# Goal
Check each line of the listing, and copy it if it contains the word "scene".

# Data provided
· · · · ·

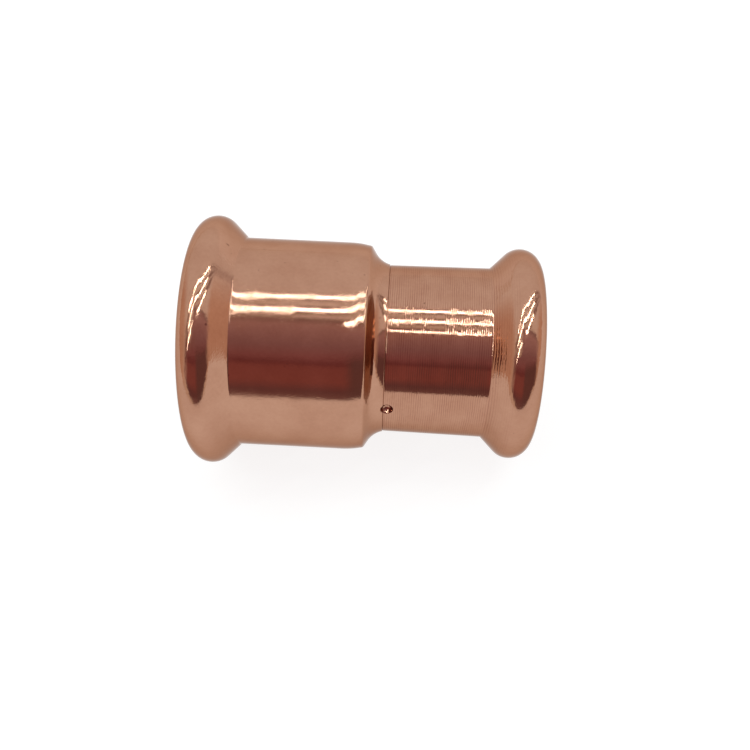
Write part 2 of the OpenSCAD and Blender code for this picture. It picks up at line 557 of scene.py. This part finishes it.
def polished_copper():
    """The beads and the shoulder's hollow, polished across with a fine unevenness left."""
    n, normal = copper("copper_polished", 0.09, 0.010)
    normal = n.bump(n.noise(1.0, 1.0, (4, 1, 1)), 0.009, normal)
    n.set(Normal=n.bump(n.noise(2.6, 1.0), 0.006, normal))
    return n.material


def drawn_copper():
    """The large socket, with the fine pebbling of drawn metal, stronger in patches."""
    n, normal = copper("copper_drawn", 0.08, 0.004)
    patches = n.spread(n.noise(0.3, 2.0), 0.4, 0.62, 0.35, 1.0)
    pebbles = n.times(n.noise(4.2, 2.0, (1.5, 1, 1)), patches)
    n.set(Normal=n.bump(pebbles, 0.013, normal))
    return n.material


def turned_copper():
    """The neck, with a wandering line of turning marks that fades on the small bead, and painted
    shade, with some dirt, darkening the bottoms of their grooves.
    """
    n, normal = copper("copper_turned", 0.075, 0.004)
    x = n.add("SeparateXYZ", Vector=n.place()).outputs[0]
    wander = n.noise(0.6, 2.0, (1, 0.5, 0.5))
    turns = n.maths("MULTIPLY_ADD", wander, 0.9, n.maths("DIVIDE", x, TURNING_PITCH))
    ridge = n.maths("SINE", n.times(turns, 2 * math.pi))
    foot_x = small["seal_x"] - small["bead_r"]
    faded = n.spread(x, foot_x - 1, foot_x, 1.0, 0.3)
    depth = n.spread(n.noise(0.9, 2.0, (1, 0.3, 0.3)), 0.35, 0.65, 0.25, 1.0)
    depth = n.times(depth, faded)
    normal = n.bump(n.times(ridge, depth), 0.005, normal)
    normal = n.bump(n.noise(4.0, 1.0, (1, 0.03, 0.03)), 0.005, normal)
    normal = n.bump(n.noise(2.2, 1.5, (3.5, 1, 1)), 0.006, normal)
    # The grooves' bottoms are darkened: painted shade, with some dirt in them
    groove = n.times(n.spread(ridge, -1.0, 0.2, 1.0, 0.0), n.times(depth, GROOVE_SHADE_AND_DIRT_SHARE))
    colour = n.shader.inputs["Base Color"].links[0].from_socket
    n.set(Base_Color=n.mix(groove, colour, GROOVE_SHADE_AND_DIRT), Normal=normal)
    return n.material


def bore_copper():
    """The inside, left as it was drawn, with faint marks along the axis."""
    n, normal = copper("copper_bore", 0.3, 0.006)
    n.set(Normal=n.bump(n.noise(2.5, 3.0, (0.25, 1, 1)), 0.006, normal))
    return n.material


def lip_copper():
    """The cut edges of the lips."""
    n, normal = copper("copper_lip", 0.24, 0.01)
    n.set(Normal=n.bump(n.noise(3.0, 3.0), 0.012, normal))
    return n.material


COPPER_FINISHES = {
    "polished": polished_copper,
    "drawn": drawn_copper,
    "turned": turned_copper,
    "bore": bore_copper,
    "lip": lip_copper,
}


def seal_rubber():
    """Black rubber, a little dusty, with a fine grain."""
    n = Surface("rubber_seal")
    n.set(
        Base_Color=n.mix(n.spread(n.noise(0.5, 3.0), 0.35, 0.65), RUBBER_DARK, RUBBER_WORN),
        Roughness=n.spread(n.noise(1.6, 3.0), 0.3, 0.7, 0.32, 0.55),
        Normal=n.bump(n.noise(6.0, 2.0), 0.006))
    return n.material


# ---------------------------------------------------------------- studio
# The table, and the ceiling's height above the coupling, in metres
TABLE_HALF = 6.0
TABLE_GREY = (0.20, 0.20, 0.20, 1)
TABLE_ROUGHNESS = 0.6
TABLE_GLOW = 0.86
CEILING = 1.0

# The lamps hang in rows, in shares of the ceiling's height. Seen from above, each row
# crosses x = 0 at its own y, at a small angle, and turns more steeply beyond the bends.
ROW_YAW = 10.5
BENT_YAW = 36
BEND_X = 0.15
BACK_Y, MIDDLE_Y, FRONT_Y = 0.42, 0.14, -0.12
LAMP_ROWS = {
    "strip_back": (BACK_Y, [(-0.8, -BEND_X), (-BEND_X, BEND_X), (BEND_X, 1.1)]),
    "strip_middle": (MIDDLE_Y, [(-0.8, -BEND_X), (-BEND_X, BEND_X), (BEND_X, 0.9)]),
    "strip_front": (FRONT_Y, [(-1.1, -0.34), (0.0, BEND_X), (BEND_X, 0.75)]),
}
LAMP_WIDTH = 0.020
LAMP_RADIANCE = 27.0
LAMP_COLOUR = (0.86, 1.0, 1.0)

# The room's tones. Its edges fade from one angle to another, in degrees: of height up
# from the front, or of side towards the small socket.
WHITE = (1.0, 1.0, 1.0, 1)
WALL_TONE = (0.92, 0.84, 0.76, 1)
SIDE_WALL_TONE = (0.84, 0.62, 0.50, 1)
CEILING_RISE = (60.0, 120.0)
SIDE_WALL_RISE = (48.0, 72.0)

# The housings beside the lamps. Their width is in shares of the ceiling's height.
HOUSING_TONE = (0.30, 0.19, 0.18, 1)
HOUSING_WIDTH = 0.17
HOUSING_EDGE = (0.35, 0.65)
HOUSING_END = (48.0, 60.0)
HOUSING_SHARE = 0.85
LEAST_RISE = 0.05

# The darker side of the room, from the table's level (0) to overhead (1). A new ramp
# already has its first marks.
START_MARKS = 2
DARK_SPAN = 90.0
DARK_BOTTOM = (-7.0, -2.0)
DARK_BOTTOM_RISE = 0.3
DARK_TOP = (86.0, 91.0)
DARK_TOP_DROP = 30.0
DARK_DROP_SIDE = (-20.0, -14.0)
DARK_LARGE_END = (-62.0, -36.0)
DARK_SMALL_END = (56.0, 80.0)
DARK_SIDE = (
    (0.00, (0.30, 0.18, 0.18)),
    (0.10, (0.22, 0.11, 0.12)),
    (0.22, (0.36, 0.135, 0.13)),
    (0.40, (0.35, 0.13, 0.13)),
    (0.44, (0.24, 0.08, 0.09)),
    (0.52, (0.36, 0.16, 0.18)),
    (0.66, (0.38, 0.23, 0.26)),
    (0.90, (0.56, 0.38, 0.40)),
    (0.96, (0.36, 0.25, 0.26)),
)
SHADED_TONE = (0.20, 0.115, 0.12, 1)
SHADED_SIDE = (-2.0, 14.0)
SHADED_TOP = (40.0, 58.0)
SHADED_SHARE = 0.9


def floor_plane():
    """A pale table that both beads rest on. It glows, and it's tilted to touch both."""
    across = small["seal_x"] - large["seal_x"]
    up = large["seal_centre_r"] - small["seal_centre_r"]
    smaller = small["bead_r"] - large["bead_r"]
    slope = math.atan2(up, across) - math.asin(smaller / math.hypot(across, up))
    touch = Vector((
        large["seal_x"] + large["bead_r"] * math.sin(slope), 0,
        -large["seal_centre_r"] - large["bead_r"] * math.cos(slope)))
    mesh = bpy.data.meshes.new("table_top")
    corners = [(x * TABLE_HALF, y * TABLE_HALF, 0) for x, y in ((-1, -1), (1, -1), (1, 1), (-1, 1))]
    mesh.from_pydata(corners, [], [(0, 1, 2, 3)])
    floor = placed("table_top", mesh)
    floor.matrix_world = Matrix.Translation(touch * MM) @ Matrix.Rotation(-slope, 4, "Y")
    n = Surface("table_white")
    n.set(Base_Color=TABLE_GREY, Roughness=TABLE_ROUGHNESS, Specular_IOR_Level=0.0)
    n.set(Emission_Color=WHITE, Emission_Strength=TABLE_GLOW)
    mesh.materials.append(n.material)


def row_y(y, x):
    """How far back a row of lamps is at x, where it crosses x = 0 at y."""
    beyond = max(abs(x) - BEND_X, 0)
    return y + x * tan(ROW_YAW) + math.copysign(beyond * (tan(BENT_YAW) - tan(ROW_YAW)), x)


def strip_lamp(name, start, end):
    """A long soft lamp on the ceiling between two places in its plan."""
    data = bpy.data.lights.new(name, "AREA")
    data.shape = "RECTANGLE"
    data.size = (end - start).length
    data.size_y = LAMP_WIDTH
    data.energy = LAMP_RADIANCE * math.pi * data.size * data.size_y
    data.color = LAMP_COLOUR
    lamp = placed(name, data)
    middle = (start + end) / 2 * CEILING
    lamp.location = (middle.x, middle.y, CEILING)
    lamp.rotation_euler = (0, 0, math.atan2(end.y - start.y, end.x - start.x))


def lights():
    for name, (y, lamps) in LAMP_ROWS.items():
        for k, ends in enumerate(lamps):
            start, end = [Vector((x, row_y(y, x))) for x in ends]
            strip_lamp(f"{name}_{k + 1}", start, end)


def dark_share(n, height, side):
    """Where the darker side of the room is: in front, from the table to overhead."""
    beside = n.without(n.step(side, *DARK_DROP_SIDE))
    over = n.maths("ADD", height, n.times(beside, DARK_TOP_DROP))
    under = n.maths("SUBTRACT", height, n.times(n.size(side), DARK_BOTTOM_RISE))
    between = n.times(n.step(under, *DARK_BOTTOM), n.without(n.step(over, *DARK_TOP)))
    ends = n.times(n.step(side, *DARK_LARGE_END), n.without(n.step(side, *DARK_SMALL_END)))
    return n.times(between, ends)


def dark_tone(n, height, side):
    """The darker side's colour, deeper low down on the small socket's side."""
    ramp = n.add("ValToRGB", Fac=n.maths("DIVIDE", height, DARK_SPAN))
    marks = ramp.color_ramp.elements
    for k, (at, tone) in enumerate(DARK_SIDE):
        mark = marks[k] if k < START_MARKS else marks.new(at)
        mark.position = at
        mark.color = (*tone, 1)
    low = n.without(n.step(height, *SHADED_TOP))
    shaded = n.times(n.step(side, *SHADED_SIDE), low, SHADED_SHARE)
    return n.mix(shaded, ramp.outputs["Color"], SHADED_TONE)


def housing_share(n, x, y, z, side):
    """Where the dark housings beside the lamps are."""
    overhead = n.maths("MAXIMUM", z, LEAST_RISE)
    along = n.maths("DIVIDE", x, overhead)
    across = n.maths("DIVIDE", y, overhead)
    beyond = n.maths("MAXIMUM", n.maths("SUBTRACT", n.size(along), BEND_X), 0.0)
    beyond = n.times(beyond, n.maths("SIGN", along))
    line = n.maths("SUBTRACT", across, n.times(along, tan(ROW_YAW)))
    line = n.maths("SUBTRACT", line, n.times(beyond, tan(BENT_YAW) - tan(ROW_YAW)))
    edge = [HOUSING_WIDTH * share for share in HOUSING_EDGE]
    housing = 0.0
    for row in (BACK_Y, MIDDLE_Y, FRONT_Y):
        off = n.size(n.maths("SUBTRACT", line, row))
        near = n.without(n.step(off, *edge))
        housing = n.maths("MAXIMUM", housing, near)
    return n.times(housing, n.without(n.step(n.size(side), *HOUSING_END)), HOUSING_SHARE)


def room():
    """Pale walls and ceiling, with the darker side of the room in front of the table.

    The copper reflects this room and the table takes its light, but the camera sees
    white in its place.

    height is a direction's angle about X, up from the front and over to the back, and
    side is its angle towards +X.
    """
    world = bpy.data.worlds.new("room")
    world.use_nodes = True
    world.node_tree.nodes.clear()
    n = Nodes(world.node_tree)
    x, y, z = n.add("SeparateXYZ", Vector=n.add("TexCoord").outputs["Generated"]).outputs
    degrees = 180 / math.pi
    height = n.times(n.maths("ARCTAN2", z, n.times(y, -1.0)), degrees)
    side = n.times(n.maths("ARCSINE", x), degrees)
    pale = n.mix(n.step(height, *CEILING_RISE), WALL_TONE, WHITE)
    pale = n.mix(n.step(n.size(side), *SIDE_WALL_RISE), pale, SIDE_WALL_TONE)
    pale = n.mix(housing_share(n, x, y, z, side), pale, HOUSING_TONE)
    seen = n.mix(dark_share(n, height, side), pale, dark_tone(n, height, side))
    colour = n.mix(n.add("LightPath").outputs["Is Camera Ray"], seen, WHITE)
    background = n.add("Background", Color=colour)
    n.add("OutputWorld", Surface=background.outputs[0])
    bpy.context.scene.world = world


def camera():
    """The camera, turned from looking at the origin by its pan, tilt and roll."""
    data = bpy.data.cameras.new("camera")
    data.lens = CAMERA_LENS
    data.shift_y = CAMERA_SHIFT
    data.clip_start = 0.01
    cam = placed("camera", data)
    turn = Matrix.Rotation(math.radians(-CAMERA_ELEVATION), 4, "X")
    for angle, axis in ((CAMERA_PAN, "Z"), (CAMERA_TILT, "X"), (CAMERA_ROLL, "Y"), (90, "X")):
        turn = turn @ Matrix.Rotation(math.radians(angle), 4, axis)
    back = Vector((
        CAMERA_SIDE,
        -CAMERA_DISTANCE * cos(CAMERA_ELEVATION),
        CAMERA_DISTANCE * sin(CAMERA_ELEVATION)))
    cam.matrix_world = Matrix.Translation(back * MM) @ turn
    bpy.context.scene.camera = cam


# ---------------------------------------------------------------- assembly
def assemble():
    body = body_piece()
    for make in COPPER_FINISHES.values():
        body.data.materials.append(make())
    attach(body, "root")
    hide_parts("coupling_body")
    rubber = seal_rubber()
    for name, socket, node in (
            ("large_sealing_ring", large, "large_seal_ring"),
            ("small_sealing_ring", small, "small_seal_ring")):
        ring = seal_piece(name, socket)
        ring.data.materials.append(rubber)
        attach(ring, "root")
        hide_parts(node)


assemble()
floor_plane()
lights()
room()
camera()
bpy.context.scene.view_settings.view_transform = "Standard"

· · · · ·

# Solution for this exercise
Write part 2 of the OpenSCAD and Blender code for this picture. It picks up at line 557 of scene.py. This part finishes it.
    bpy.context.scene.world = world
    bpy.context.scene.camera = cam
bpy.context.scene.view_settings.view_transform = "Standard"